A great friend of mine recently shared this video with me: http://youtu.be/QEmBmokHU3Q. It demonstrates the Virtual Dementia Tour, which is a method of instilling awareness and increasing understanding of the effects of dementia. The VDT uses sensory tools to mimic the fog that is created by Alzheimer’s. I am dying to try it, especially after seeing clips like the one above. I’ll be sure to wear my strongest contacts when I finally do :-O

Approaching Relationships

It’s been way too long since I’ve posted here! I’ve been debating about whether or not to keep going, as I’m back home and unfortunately no longer with my loves. However, there’s so much more that was learned that I didn’t have time to share, so I decided to keep it up! That and I’m hoping to get a job in the field here, so I will ideally have plenty more to write about in the near future 😉

When I first started working with patients back in 2012, I remember having mixed feelings regarding visitors. Some family members would come to il Rifugio every single day, others occasionally, and some I had never met at all. The same held true this past trip.

I understand that it’s difficult; the illness’s impact on relatives and caregivers can be crippling. Of course, then, the thought alone of the possibility that a loved one may be showing signs of it is terrifying. In fact, a recent survey revealed that people fear being responsible for someone with Alzheimer’s more than they fear actually having the disease themselves. :-O No wonder some have a hard time visiting!
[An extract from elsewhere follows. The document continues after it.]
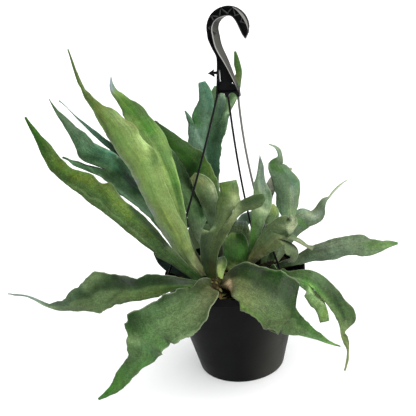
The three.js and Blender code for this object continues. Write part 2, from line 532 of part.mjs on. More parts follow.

I’ve learned from observing their interactions, though, that the relationships family members have with their ill loved ones can be some of the most beautiful and heartwarming ones to witness; I promise that it doesn’t have to be frightening. What determines where these relationships fall on the scary scale is simple: the approach.
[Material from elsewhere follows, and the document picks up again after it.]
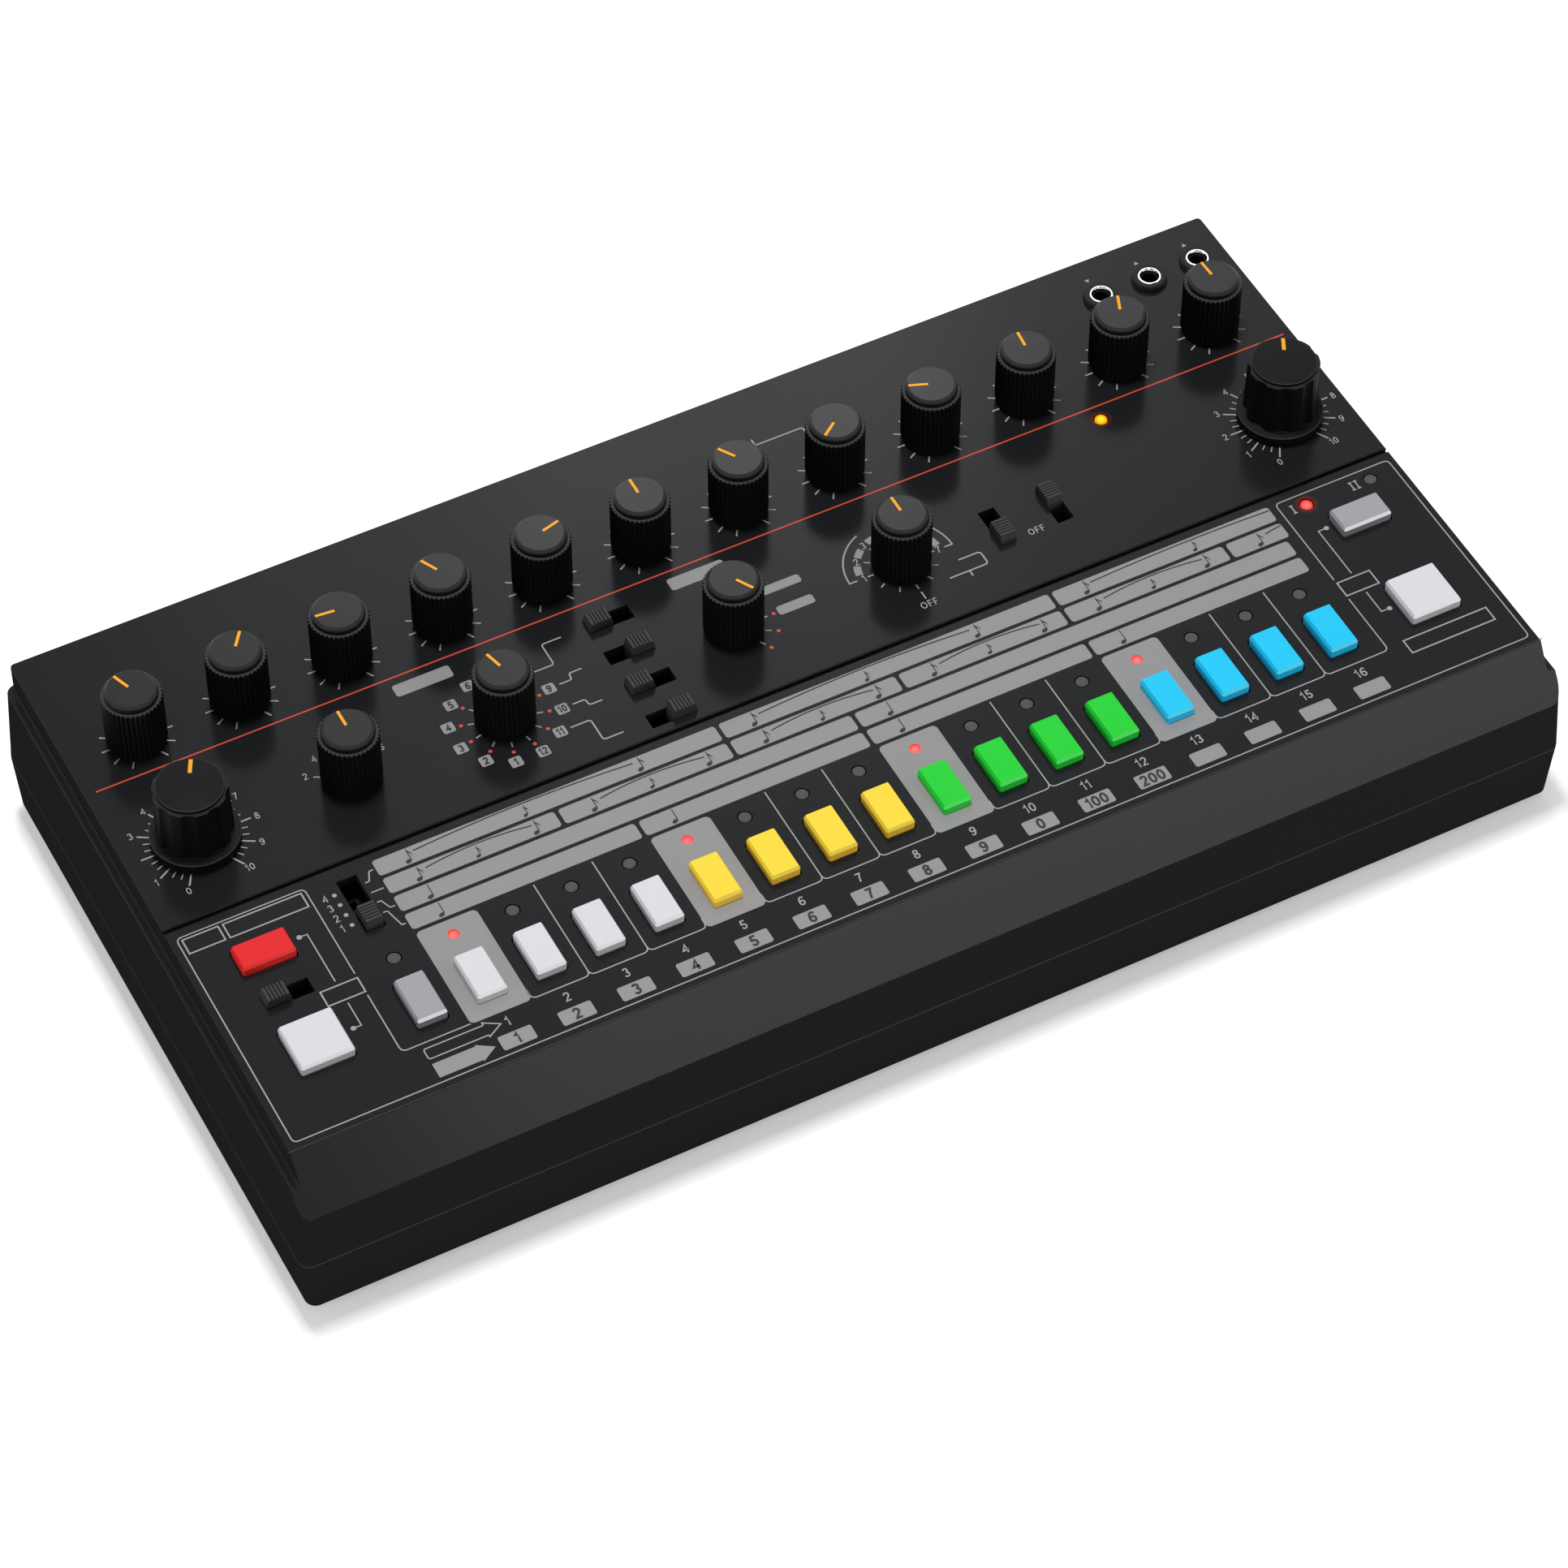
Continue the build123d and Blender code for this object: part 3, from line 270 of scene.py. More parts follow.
def recolour(material, mask, colour):
    """Lays a colour over a material where the mask is 1."""
    tree, shader = inside(material)
    under = shader.inputs["Base Color"].links[0].from_socket
    tree.links.new(blended(tree, mask, under, srgb(*colour)), shader.inputs["Base Color"])


def banded(material, low, high, colour):
    """Painted highlight line round a piece between two heights, where a moulded edge would catch light."""
    tree = material.node_tree
    below = combined(tree, "SUBTRACT", 1.0, above(tree, high, high + BAND_SOFT))
    recolour(material, product(tree, above(tree, low - BAND_SOFT, low), below), colour)


def lacquered(material, mask, ior, roughness):
    """Satin lacquer over a material where the mask is 1."""
    tree, shader = inside(material)
    tree.links.new(mask, shader.inputs["Coat Weight"])
    fix(shader, Coat_IOR=ior, Coat_Roughness=roughness)


def glowing(name, core, rim, strength, roughness=0.55):
    """Lens lit from inside: bright where the mesh's glow attribute is 1."""
    material, tree, shader = new_material(name)
    glow = node(tree, "ShaderNodeAttribute", attribute_name="glow")
    wave = spread(tree, noise(tree, 0.5, 2.0), 0.9, 1.0)
    colour = blended(tree, product(tree, glow.outputs["Fac"], wave), srgb(*rim), srgb(*core))
    tree.links.new(colour, shader.inputs["Base Color"])
    tree.links.new(colour, shader.inputs["Emission Color"])
    fix(shader, Emission_Strength=strength, Roughness=roughness, Specular_IOR_Level=0.1)
    return material


DECK_GREY = (29, 30, 32)
WALL_GREY = (38, 39, 41)
# Painted highlight along the lower case's upward faces at the parting line.
PARTING_HIGHLIGHT_GREY = (72, 73, 75)
# Painted glow on the deck round the lit lenses.
PAINTED_RED_GLOW = (120, 30, 30)
PAINTED_AMBER_GLOW = (104, 44, 18)
# Painted highlight on the small knobs' rib ends.
RIB_END_HIGHLIGHT = (62, 62, 63)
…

Though we as caregivers may be painfully aware of the change in our nonna or nonno’s condition, they are not. Lucky for them, patients themselves lack this kind of insight; anosognosia is a condition that accompanies dementia and refers to reduced awareness of symptoms. Even in earlier stages, when one may recognize that something isn’t right, they aren’t entirely sure of what’s actually wrong. More important to keep in mind is the fact that they likely don’t care. Anosodiaphoria is also present with dementia, and it refers to a lack of concern about the consequences of these cloudy symptoms. As Dr. Taylor writes in the midst of his own battle with Alzheimer’s:

“Caregivers have pointed out to me a number of incidents during which I was unaware of what I was doing. Even more amazing to me, when told what I did, I didn’t seem to care! And, as a matter of act, I really don’t feel like I should care right now… It is simply amazing to be aware of what you don’t want to do, and when you do it, not to care one way or the other… I have wandered away and didn’t care, and I don’t care, although it sure upset a lot of other people. I didn’t get upset about it. I was not and am still not afraid. Others are upset and afraid for me.”

While we understand facets of our loved ones’ conditions, it’s important that we recognize that they do not and that we treat them accordingly. When your nonna asks you for the fourth time that day if you’ll be eating lunch together, try to keep your patience; don’t allow aggravation to overcome your emotions. Instead of answering frustratingly and asserting that she knows you always eat together, keep in mind that unfortunately she may not. Not anymore, at least. When your nonno insists on wearing a button down and nice slacks every day, refrain from trying to convince him it’s unnecessary; allow him to be comfortable. Compliment him. Ask for his opinion of your own outfit. Whatever you do, respect his harmless decision and thank him for passing his sense of style down to you. Above all, for your own health and sanity, try to remember that the difficulties you’re facing are part of the disease process, not part of the person. Per favore, approach your interactions accordingly.